Problem to solve: Wherever the string "rigid" occurs in a line of these records, report that line.

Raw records
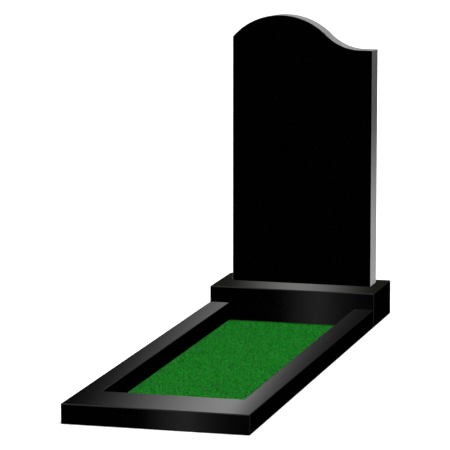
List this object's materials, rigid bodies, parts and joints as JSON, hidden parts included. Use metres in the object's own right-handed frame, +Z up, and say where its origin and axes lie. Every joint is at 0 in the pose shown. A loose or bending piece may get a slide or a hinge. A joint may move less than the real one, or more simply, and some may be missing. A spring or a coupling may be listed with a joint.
{
  "type": "headstone",
  "caption": "Polished black granite headstone with a wave-topped stele on a plinth and a low kerb framing a bed of artificial grass.",
  "frame": {"origin": "middle of the whole footprint at ground level", "axes": "+Z up, +Y from the foot of the bed towards the stele, +X to the right of someone facing the stele"},
  "size_m": [0.6, 2, 1.0871],
  "materials": {
    "stele_granite": "polished",
    "plinth_granite": "polished",
    "kerb_granite": "polished",
    "grass": "matte"
  },
  "bodies": {
    "root": {"stele": "stele_granite", "plinth": "plinth_granite", "kerb_front": "kerb_granite", "kerb_left": "kerb_granite", "kerb_right": "kerb_granite", "grass_mat": "grass"}
  },
  "joints": []
}
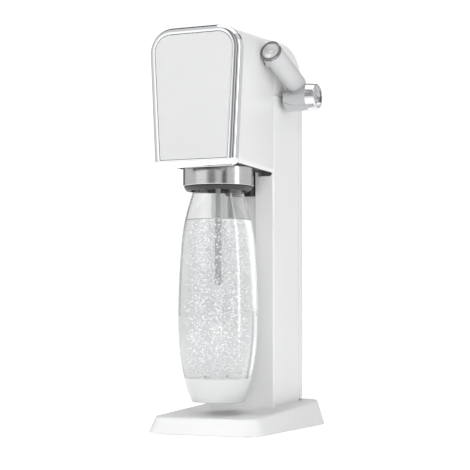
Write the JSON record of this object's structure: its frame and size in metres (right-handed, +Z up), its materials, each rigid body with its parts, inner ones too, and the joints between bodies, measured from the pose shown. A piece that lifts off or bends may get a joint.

Output for this task:
List this object's materials, rigid bodies, parts and joints as JSON, hidden parts included. Use metres in the object's own right-handed frame, +Z up, and say where its origin and axes lie. Every joint is at 0 in the pose shown. A loose or bending piece may get a slide or a hinge. A joint may move less than the real one, or more simply, and some may be missing. A spring or a coupling may be listed with a joint.
Write the JSON record of this object's structure: its frame and size in metres (right-handed, +Z up), its materials, each rigid body with its parts, inner ones too, and the joints between bodies, measured from the pose shown. A piece that lifts off or bends may get a joint.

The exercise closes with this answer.